(Given request)
Copy out each line that mentions the word "down".

(Supplied data)
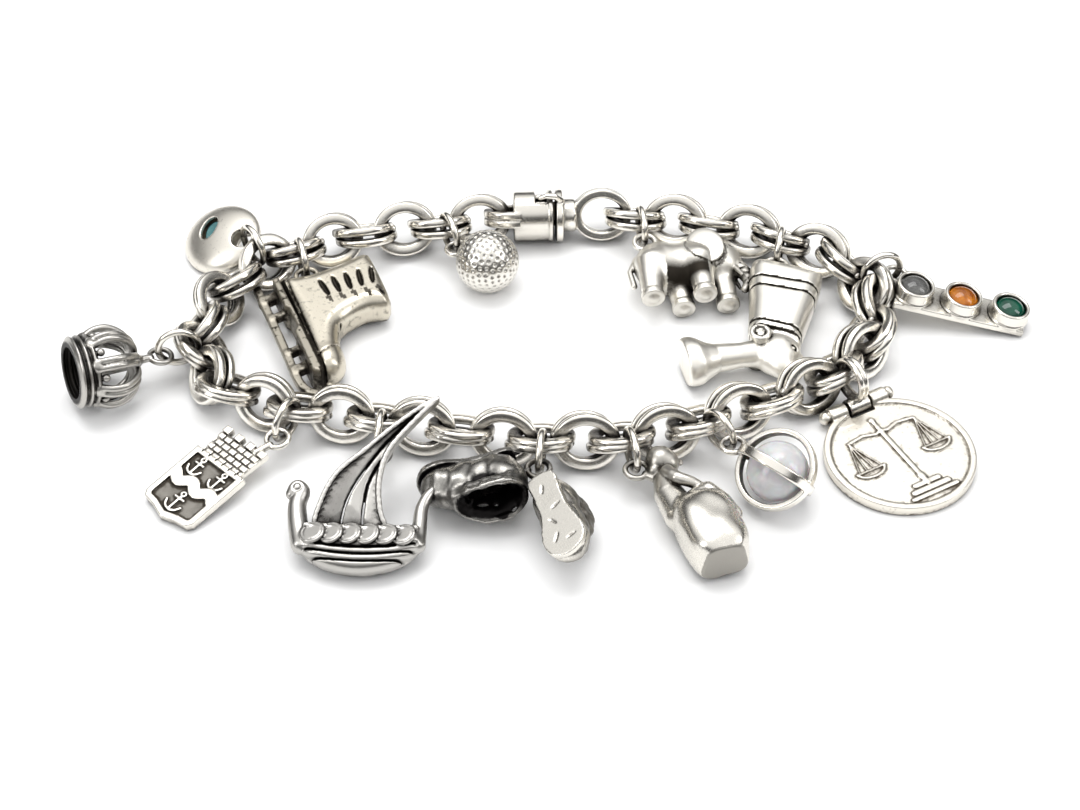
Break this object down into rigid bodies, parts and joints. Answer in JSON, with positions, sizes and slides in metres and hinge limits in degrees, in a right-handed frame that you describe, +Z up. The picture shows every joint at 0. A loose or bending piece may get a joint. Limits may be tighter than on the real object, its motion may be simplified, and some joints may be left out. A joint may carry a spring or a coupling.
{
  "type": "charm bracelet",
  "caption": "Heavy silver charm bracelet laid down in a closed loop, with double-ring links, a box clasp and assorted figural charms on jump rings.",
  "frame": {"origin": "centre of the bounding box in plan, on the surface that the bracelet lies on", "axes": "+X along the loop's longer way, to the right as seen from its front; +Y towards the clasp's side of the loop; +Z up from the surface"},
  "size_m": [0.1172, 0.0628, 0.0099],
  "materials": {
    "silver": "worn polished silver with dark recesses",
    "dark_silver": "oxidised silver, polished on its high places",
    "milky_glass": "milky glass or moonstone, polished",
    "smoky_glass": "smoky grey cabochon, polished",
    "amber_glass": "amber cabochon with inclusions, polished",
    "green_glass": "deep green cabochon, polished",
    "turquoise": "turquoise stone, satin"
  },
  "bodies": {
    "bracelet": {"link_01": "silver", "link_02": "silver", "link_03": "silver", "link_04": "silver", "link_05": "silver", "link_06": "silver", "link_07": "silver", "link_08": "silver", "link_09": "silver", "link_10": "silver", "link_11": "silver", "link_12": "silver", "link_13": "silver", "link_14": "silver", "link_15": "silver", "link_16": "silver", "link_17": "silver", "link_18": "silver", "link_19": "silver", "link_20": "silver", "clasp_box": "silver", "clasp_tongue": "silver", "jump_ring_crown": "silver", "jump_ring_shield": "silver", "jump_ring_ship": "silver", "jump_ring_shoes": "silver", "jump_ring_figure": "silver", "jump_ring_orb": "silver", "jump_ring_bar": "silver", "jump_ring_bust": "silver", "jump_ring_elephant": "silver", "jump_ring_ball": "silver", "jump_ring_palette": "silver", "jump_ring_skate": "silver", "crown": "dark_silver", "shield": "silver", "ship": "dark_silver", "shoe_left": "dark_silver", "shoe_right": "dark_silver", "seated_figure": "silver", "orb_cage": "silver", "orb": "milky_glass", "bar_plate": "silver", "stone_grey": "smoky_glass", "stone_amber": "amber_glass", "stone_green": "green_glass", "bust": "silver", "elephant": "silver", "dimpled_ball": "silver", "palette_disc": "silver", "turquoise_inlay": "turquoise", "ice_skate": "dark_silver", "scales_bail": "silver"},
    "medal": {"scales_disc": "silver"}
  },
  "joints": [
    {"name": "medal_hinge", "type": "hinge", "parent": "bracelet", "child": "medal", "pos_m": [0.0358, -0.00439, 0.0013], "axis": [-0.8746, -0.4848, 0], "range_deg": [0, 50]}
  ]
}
--
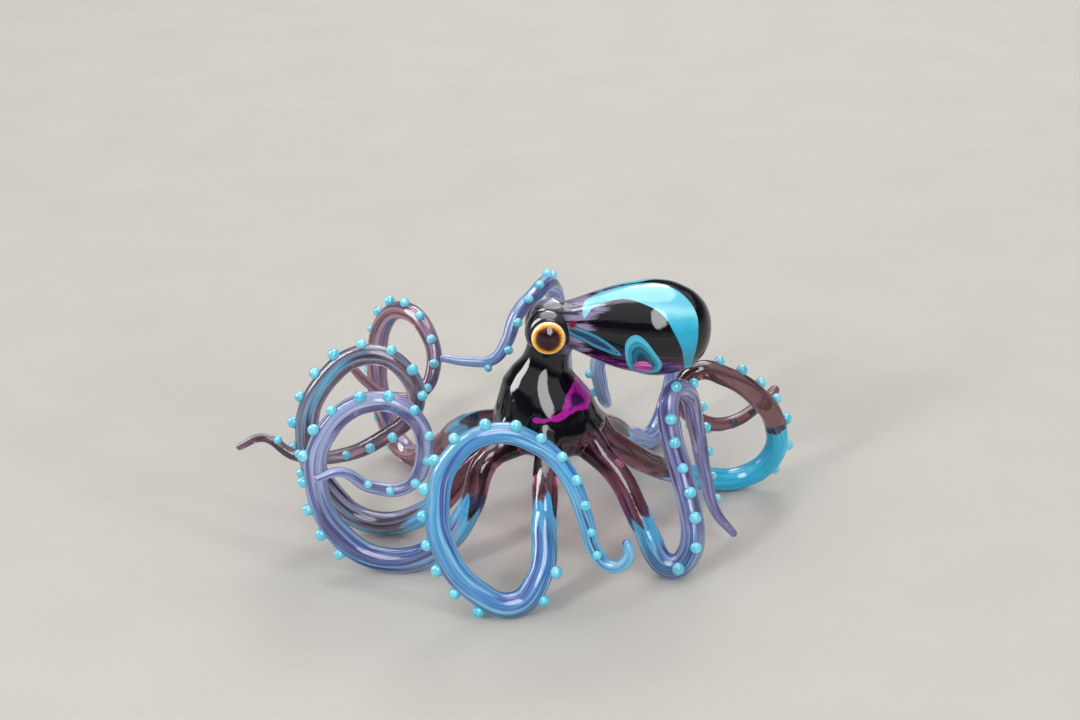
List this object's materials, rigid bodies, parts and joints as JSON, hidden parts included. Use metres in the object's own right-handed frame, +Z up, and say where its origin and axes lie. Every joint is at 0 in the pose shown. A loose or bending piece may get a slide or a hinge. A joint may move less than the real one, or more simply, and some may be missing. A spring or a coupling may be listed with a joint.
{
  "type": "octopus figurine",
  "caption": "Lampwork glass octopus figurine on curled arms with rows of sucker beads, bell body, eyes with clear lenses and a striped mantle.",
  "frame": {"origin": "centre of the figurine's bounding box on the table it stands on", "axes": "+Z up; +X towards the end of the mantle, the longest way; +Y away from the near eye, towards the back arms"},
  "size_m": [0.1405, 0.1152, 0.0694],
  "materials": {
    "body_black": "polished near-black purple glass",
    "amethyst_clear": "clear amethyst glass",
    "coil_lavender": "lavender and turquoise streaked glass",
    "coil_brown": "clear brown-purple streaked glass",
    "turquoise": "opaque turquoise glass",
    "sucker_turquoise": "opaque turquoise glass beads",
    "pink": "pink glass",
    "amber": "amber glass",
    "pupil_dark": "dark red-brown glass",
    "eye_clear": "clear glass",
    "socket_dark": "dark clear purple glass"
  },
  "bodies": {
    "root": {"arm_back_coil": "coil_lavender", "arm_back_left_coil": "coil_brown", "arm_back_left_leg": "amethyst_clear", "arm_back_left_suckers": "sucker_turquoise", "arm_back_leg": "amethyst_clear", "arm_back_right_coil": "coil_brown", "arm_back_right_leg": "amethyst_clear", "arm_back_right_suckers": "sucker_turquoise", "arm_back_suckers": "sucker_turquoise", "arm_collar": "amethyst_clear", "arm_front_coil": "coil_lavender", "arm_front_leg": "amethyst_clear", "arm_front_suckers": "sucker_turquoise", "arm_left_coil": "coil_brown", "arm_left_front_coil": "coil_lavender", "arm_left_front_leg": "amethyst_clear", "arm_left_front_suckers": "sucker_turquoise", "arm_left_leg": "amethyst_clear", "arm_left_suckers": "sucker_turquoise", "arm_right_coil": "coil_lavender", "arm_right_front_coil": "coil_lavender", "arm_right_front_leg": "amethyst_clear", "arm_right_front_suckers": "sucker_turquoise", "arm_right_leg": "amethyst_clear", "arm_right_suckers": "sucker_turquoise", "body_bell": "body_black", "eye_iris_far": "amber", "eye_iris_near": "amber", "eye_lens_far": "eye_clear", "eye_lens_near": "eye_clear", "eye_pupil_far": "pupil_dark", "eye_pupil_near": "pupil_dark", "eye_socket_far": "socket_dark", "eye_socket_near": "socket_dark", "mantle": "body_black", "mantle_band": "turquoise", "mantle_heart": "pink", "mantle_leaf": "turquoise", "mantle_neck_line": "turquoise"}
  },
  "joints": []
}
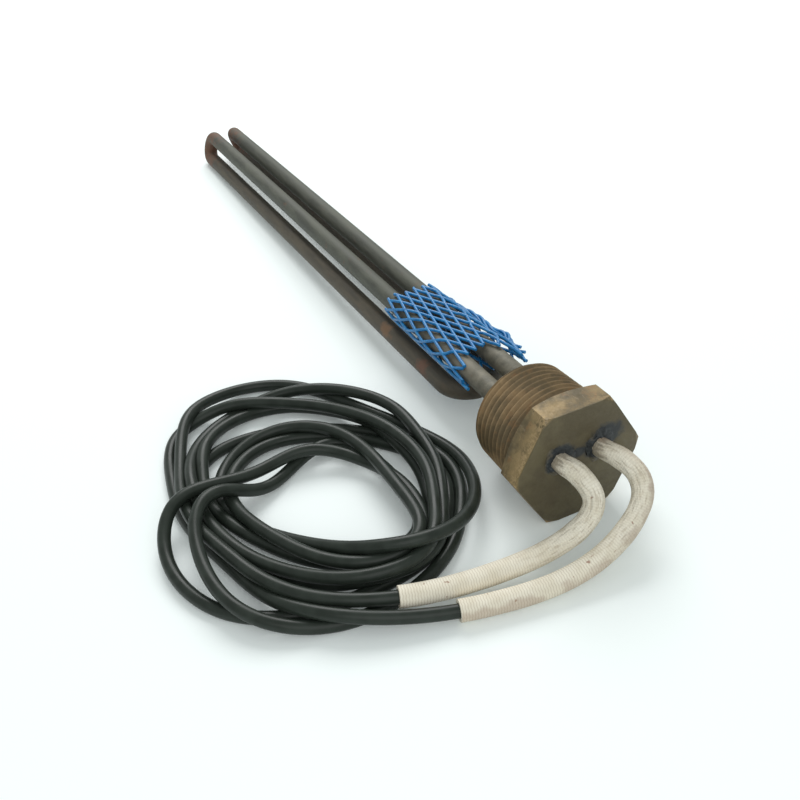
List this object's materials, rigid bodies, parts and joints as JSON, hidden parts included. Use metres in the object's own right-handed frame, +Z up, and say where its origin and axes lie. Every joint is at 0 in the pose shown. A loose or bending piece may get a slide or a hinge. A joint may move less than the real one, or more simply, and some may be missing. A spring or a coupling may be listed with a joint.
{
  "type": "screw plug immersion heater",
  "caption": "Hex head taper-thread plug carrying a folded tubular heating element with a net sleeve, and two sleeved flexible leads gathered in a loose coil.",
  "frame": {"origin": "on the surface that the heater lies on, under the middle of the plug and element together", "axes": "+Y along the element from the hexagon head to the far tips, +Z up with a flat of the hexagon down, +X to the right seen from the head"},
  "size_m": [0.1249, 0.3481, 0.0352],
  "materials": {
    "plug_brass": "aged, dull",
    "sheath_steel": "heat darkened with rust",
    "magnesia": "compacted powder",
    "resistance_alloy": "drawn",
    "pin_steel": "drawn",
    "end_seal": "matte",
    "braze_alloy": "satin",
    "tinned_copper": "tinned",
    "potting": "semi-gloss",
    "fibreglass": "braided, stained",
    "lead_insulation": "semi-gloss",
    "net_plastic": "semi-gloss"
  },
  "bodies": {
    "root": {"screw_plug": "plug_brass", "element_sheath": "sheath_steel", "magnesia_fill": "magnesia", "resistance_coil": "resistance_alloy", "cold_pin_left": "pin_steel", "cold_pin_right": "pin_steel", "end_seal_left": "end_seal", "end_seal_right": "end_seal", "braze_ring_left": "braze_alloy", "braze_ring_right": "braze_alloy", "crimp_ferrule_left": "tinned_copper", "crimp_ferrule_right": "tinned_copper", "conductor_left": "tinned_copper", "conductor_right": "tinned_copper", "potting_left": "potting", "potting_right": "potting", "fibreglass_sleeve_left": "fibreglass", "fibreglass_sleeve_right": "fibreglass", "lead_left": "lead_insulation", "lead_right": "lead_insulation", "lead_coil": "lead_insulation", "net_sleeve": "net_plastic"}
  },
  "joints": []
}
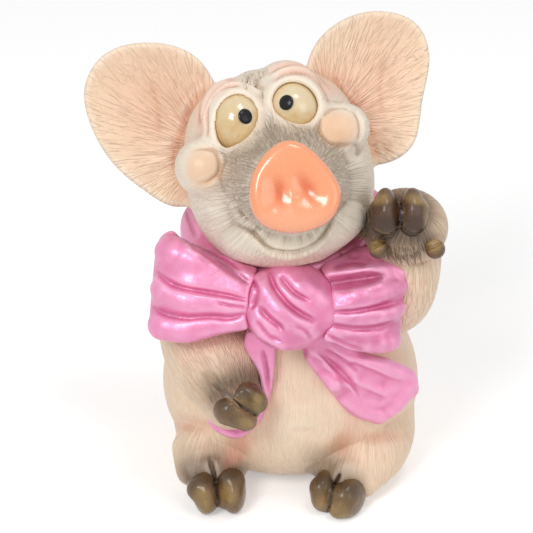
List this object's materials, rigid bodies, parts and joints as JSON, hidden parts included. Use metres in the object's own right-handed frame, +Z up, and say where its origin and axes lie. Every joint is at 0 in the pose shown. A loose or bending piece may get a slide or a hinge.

(Result)
Break this object down into rigid bodies, parts and joints. Answer in JSON, with positions, sizes and slides in metres and hinge limits in degrees, in a right-handed frame that you describe, +Z up. The picture shows every joint at 0. A loose or bending piece may get a joint. Limits may be tighter than on the real object, its motion may be simplified, and some joints may be left out. A joint may carry a spring or a coupling.
  "caption": "Heavy silver charm bracelet laid down in a closed loop, with double-ring links, a box clasp and assorted figural charms on jump rings.",
  "frame": {"origin": "on the surface that the heater lies on, under the middle of the plug and element together", "axes": "+Y along the element from the hexagon head to the far tips, +Z up with a flat of the hexagon down, +X to the right seen from the head"},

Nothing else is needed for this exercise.